We’ve seen over the past year that disabled people face unique challenges and new forms of discrimination enabled by increased use of technology. We’ve seen disabled people fear medical discrimination by hospitals’ “care rationing” policies during the global pandemic. We’ve also seen a mass shift to virtual work and learning, which is a bittersweet change for many disabled people who have long advocated for remote work and learning options as a means of accessibility before the pandemic. We’ve seen the impact of virtual work and learning on disabled people who are low-income or people of color who are disproportionately less likely to have reliable broadband access or connected devices. And we’ve seen an increased use of artificial intelligence to enable predictive policing, make benefits determinations, and influence hiring practices, all of which disproportionately discriminate against people with disabilities and imperil the promise of the ADA.

CDT has committed to addressing several key areas at the nexus of disability and artificial intelligence, as we aim to challenge technological discrimination against disabled people. Those areas include the following:

AI in Benefits Determinations

AI in Hiring and Employment

  • We’ve partnered with the Leadership Conference on Civil & Human Rights to release Civil Rights Principles for AI Hiring Technologies, ensuring the disability perspective is represented. 
  • In the coming months, we’ll be publishing a report on AI hiring tools under the Americans with Disabilities Act.

AI in Health and Privacy

  • We recently collaborated with the American Association of People with Disabilities to host a convening with disability rights and disability justice leaders on privacy concerns around unregulated health data, building on our work with the eHealth Initiative to develop a consumer privacy framework for health data.
  • I’ve joined an international advisory group for a University of Melbourne project on the Law & Politics of Digital Mental Health Technology, which is developing a framework for responsible public governance of data-driven mental health technologies.

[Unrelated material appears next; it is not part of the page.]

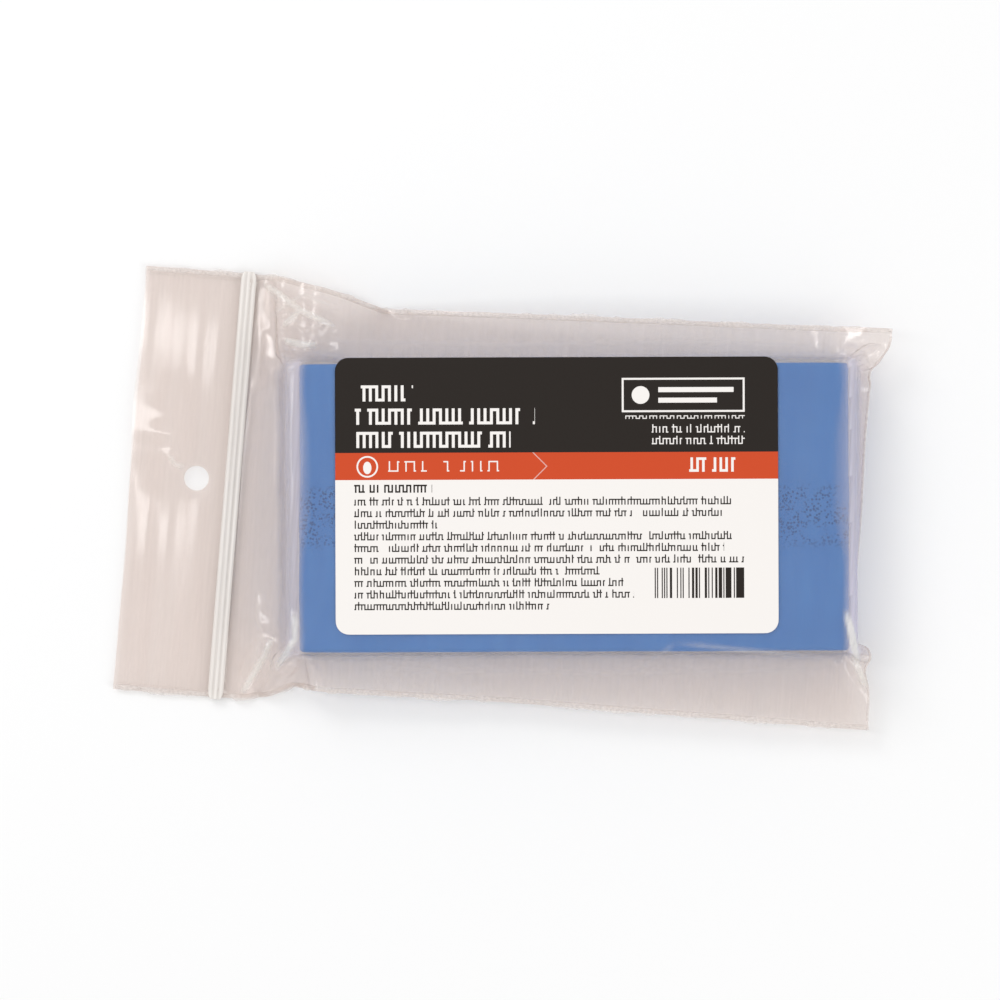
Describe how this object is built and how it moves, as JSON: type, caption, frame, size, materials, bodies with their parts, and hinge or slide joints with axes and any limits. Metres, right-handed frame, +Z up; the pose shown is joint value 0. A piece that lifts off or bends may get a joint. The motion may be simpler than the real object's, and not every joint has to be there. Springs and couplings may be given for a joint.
{
  "type": "clay bar",
  "caption": "Rectangular bar of car detailing clay lying in a clear grip-seal bag, with a press-to-close zip, a hang hole in the lips and a printed label on the front.",
  "frame": {"origin": "under the middle of the laid bag's outline, on the surface that the pack lies on", "axes": "+X along the bag from its mouth to its folded end, +Y across the bag, +Z up out of the labelled front"},
  "size_m": [0.1374, 0.0772, 0.012],
  "materials": {
    "clay": "matt, slightly waxy",
    "film": "clear polythene, glossy",
    "zip": "translucent polythene profile",
    "label": "printed paper with a soft sheen"
  },
  "bodies": {
    "bag_back": {"rear_film": "film", "rear_lip": "film", "zip_rib": "zip", "side_weld_upper": "film", "side_weld_lower": "film", "bottom_fold": "film"},
    "bag_front": {"front_film": "film", "front_lip": "film", "zip_groove": "zip", "label": "label"},
    "bar": {"clay_bar": "clay"}
  },
  "joints": [
    {"name": "mouth_open", "type": "hinge", "parent": "bag_back", "child": "bag_front", "pos_m": [0.0681, 0, 0.0008], "axis": [0, 1, 0], "range_deg": [0, 10]},
    {"name": "bar_slide", "type": "slide", "parent": "bag_back", "child": "bar", "axis": [1, 0, 0], "range_m": [-0.002, 0.001]}
  ]
}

Our work includes consultations with the companies who are building new technologies, litigators developing cases against discriminatory AI, and other advocacy organizations developing their strategies for challenging harmful technologies.

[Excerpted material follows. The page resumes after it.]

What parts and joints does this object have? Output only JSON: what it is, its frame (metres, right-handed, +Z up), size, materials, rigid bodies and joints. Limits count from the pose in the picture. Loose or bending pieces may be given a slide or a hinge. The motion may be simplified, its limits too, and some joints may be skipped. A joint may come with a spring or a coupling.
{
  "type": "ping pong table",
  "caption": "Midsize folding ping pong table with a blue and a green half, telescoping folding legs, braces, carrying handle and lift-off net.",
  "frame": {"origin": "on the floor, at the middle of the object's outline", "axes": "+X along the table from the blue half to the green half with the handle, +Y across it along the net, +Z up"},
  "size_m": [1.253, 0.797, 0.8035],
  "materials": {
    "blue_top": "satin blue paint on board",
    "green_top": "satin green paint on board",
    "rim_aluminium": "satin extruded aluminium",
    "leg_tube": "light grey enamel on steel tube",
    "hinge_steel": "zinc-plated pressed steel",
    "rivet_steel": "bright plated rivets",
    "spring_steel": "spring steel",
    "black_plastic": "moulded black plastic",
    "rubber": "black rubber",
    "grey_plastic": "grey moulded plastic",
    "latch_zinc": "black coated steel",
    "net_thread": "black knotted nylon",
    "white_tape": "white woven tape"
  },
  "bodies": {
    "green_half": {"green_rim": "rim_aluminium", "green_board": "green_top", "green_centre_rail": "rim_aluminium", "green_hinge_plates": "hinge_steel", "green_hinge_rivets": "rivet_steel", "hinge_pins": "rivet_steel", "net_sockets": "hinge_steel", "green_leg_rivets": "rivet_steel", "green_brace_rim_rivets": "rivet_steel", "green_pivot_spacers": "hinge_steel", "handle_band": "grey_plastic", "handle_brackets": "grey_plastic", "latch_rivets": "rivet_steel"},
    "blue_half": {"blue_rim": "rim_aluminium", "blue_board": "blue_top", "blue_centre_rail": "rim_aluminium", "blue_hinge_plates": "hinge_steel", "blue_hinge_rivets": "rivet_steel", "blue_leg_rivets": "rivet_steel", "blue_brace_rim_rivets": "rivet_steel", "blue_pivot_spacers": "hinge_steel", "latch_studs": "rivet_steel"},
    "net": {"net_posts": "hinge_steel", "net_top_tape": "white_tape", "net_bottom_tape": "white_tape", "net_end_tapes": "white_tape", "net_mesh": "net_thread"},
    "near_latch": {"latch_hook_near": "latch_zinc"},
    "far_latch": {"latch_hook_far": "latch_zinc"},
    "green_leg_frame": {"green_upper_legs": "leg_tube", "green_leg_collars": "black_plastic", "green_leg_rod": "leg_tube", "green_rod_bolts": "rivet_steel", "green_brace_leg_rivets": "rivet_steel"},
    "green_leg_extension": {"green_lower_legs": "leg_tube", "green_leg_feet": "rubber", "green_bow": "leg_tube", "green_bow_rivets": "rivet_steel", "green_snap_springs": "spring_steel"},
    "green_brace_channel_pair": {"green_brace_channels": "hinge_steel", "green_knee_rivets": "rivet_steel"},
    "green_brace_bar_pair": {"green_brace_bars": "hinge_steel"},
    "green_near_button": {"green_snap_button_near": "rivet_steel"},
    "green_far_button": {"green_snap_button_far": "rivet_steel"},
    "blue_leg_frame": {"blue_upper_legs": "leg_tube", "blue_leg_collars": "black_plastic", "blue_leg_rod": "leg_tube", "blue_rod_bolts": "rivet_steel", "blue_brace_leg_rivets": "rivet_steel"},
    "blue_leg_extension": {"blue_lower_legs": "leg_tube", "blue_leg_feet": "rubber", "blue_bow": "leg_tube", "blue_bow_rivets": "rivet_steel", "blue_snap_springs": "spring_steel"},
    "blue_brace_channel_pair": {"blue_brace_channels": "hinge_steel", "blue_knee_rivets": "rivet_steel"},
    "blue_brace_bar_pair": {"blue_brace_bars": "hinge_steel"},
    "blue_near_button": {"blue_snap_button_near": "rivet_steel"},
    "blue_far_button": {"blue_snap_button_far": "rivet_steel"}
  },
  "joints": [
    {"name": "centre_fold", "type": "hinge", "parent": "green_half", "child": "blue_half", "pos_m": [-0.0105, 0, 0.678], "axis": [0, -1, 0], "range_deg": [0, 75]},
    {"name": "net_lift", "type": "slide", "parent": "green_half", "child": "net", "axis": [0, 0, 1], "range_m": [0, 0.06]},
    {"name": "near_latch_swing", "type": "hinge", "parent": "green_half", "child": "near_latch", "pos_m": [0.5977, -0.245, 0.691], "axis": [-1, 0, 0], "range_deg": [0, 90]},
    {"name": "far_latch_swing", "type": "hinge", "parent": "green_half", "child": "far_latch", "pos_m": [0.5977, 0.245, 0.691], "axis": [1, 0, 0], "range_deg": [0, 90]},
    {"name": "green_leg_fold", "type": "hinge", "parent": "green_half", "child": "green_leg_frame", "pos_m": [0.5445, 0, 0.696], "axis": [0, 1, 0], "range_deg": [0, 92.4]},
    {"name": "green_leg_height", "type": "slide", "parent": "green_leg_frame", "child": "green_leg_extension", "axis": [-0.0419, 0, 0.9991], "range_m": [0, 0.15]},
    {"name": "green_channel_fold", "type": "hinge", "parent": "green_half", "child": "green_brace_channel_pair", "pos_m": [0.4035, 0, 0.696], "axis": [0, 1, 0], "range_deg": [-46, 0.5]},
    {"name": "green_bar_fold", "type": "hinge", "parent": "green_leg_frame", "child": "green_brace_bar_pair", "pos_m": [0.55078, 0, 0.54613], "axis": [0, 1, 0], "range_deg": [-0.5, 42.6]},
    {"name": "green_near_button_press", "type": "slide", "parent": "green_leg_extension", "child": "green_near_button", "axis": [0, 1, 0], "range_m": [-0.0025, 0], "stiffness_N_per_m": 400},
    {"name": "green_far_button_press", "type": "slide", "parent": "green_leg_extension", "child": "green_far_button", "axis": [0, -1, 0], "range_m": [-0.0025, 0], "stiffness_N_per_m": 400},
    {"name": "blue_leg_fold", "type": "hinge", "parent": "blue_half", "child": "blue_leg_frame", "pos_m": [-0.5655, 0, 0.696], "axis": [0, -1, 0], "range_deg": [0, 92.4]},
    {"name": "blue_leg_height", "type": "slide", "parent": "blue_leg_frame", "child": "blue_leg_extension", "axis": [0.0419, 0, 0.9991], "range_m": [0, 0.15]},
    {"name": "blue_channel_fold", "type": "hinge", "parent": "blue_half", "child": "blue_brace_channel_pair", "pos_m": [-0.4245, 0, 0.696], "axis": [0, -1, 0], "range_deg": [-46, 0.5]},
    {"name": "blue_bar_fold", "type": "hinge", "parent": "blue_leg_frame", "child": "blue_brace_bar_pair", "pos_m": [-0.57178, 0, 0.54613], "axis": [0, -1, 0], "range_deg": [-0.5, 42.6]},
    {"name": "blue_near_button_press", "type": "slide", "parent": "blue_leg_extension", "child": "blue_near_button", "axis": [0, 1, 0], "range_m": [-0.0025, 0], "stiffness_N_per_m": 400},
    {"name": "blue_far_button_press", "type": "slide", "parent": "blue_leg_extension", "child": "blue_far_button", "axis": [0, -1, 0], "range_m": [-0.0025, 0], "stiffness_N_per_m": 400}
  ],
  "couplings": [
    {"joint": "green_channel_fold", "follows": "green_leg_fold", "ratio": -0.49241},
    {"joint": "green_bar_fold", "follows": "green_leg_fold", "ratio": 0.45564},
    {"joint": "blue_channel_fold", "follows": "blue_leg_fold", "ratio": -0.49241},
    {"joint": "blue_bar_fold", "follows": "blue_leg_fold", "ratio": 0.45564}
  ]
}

Building on the legacy of the ADA and subsequent legal precedents, in the months to come, CDT will continue its vital work to challenge discriminatory and sometimes illegal algorithm-driven decision-making in multiple arenas that affects disabled people’s lives, health, privacy, and freedom. On October 27, I joined disability rights leaders Judy Heumann, Zainab Alkebsi, Deepa Goraya, and Ricardo Thornton for a panel discussion on the legacy and future of the ADA hosted by American University Washington College of Law in partnership with Verizon. This discussion likewise builds on CDT’s current work to address pressing issues of inequality and injustice affecting disabled people as the ADA enters its thirtieth year. CDT will continue to advocate for full inclusion, equality of opportunity, and access for people with disabilities.